If push does come to shove, the city and its partners in the project would do well to keep Ballard and the zealous geeks of Personal Telco close at hand.

"I want to live in the town with more Google access per capita than anywhere in America, be you poor, be you rich," Ballard says. "And I'd like to look down the list of people who made that happen--and there are many--and see my name somewhere.

"Believe it or not," he says, "I can be kind of persuasive."

Wireless networks and public hotspots exist in other cities; Sten aide Marshall Runkel, however, says he knows of no other American city with the kind of municipal-wide system Portland's considering.

More information on Personal Telco, and a directory of its 114 public hotspots, can be found at www.personaltelco.net .

Nigel Ballard's personal website, which contains extensive information about wi-fi and other wireless technology, is www.joejava.com .

"Wireless fidelity" is the zippy name for technology officially known as 802.11. Wi-fi and WiMAX--a.k.a. 802.16--both operate on sections of the radio spectrum not regulated by the Federal Communications Commission.

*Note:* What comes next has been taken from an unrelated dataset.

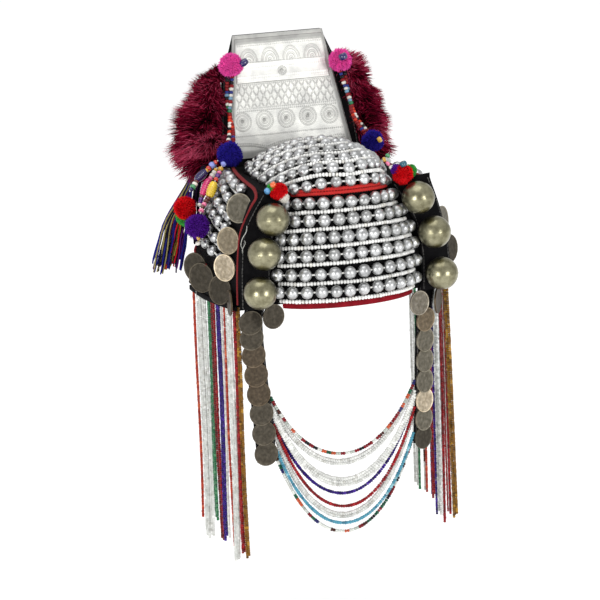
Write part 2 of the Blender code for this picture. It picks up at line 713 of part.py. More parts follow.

A team of sociologists working for France Telecom visited Portland in recent weeks. According to Ballard, they're interested in adapting Personal Telco's approach to create a hotspot network in a Parisian arrondissement.

Adam Shand, Personal Telco's founder, now lives back in New Zealand, where he runs the computer system for The Lord of the Rings director Peter Jackson's filmmaking empire.

Nigel Ballard's 14-year-old son, Josh, still lives in Bournemouth, England. The two often communicate via Internet phone.

Current plans for the Portland citywide network call for WiMAX transmitters to interlock with solar-powered, Linux-driven units containing three radios to relay the signal.

Morrow and Umatilla counties in eastern Oregon are home to an extensive wi-fi network developed through a partnership between local governments and private companies, a possible model for Portland's plans. Last week, Newsweek put Hermiston atop its list of "10 Hot Wireless Cities."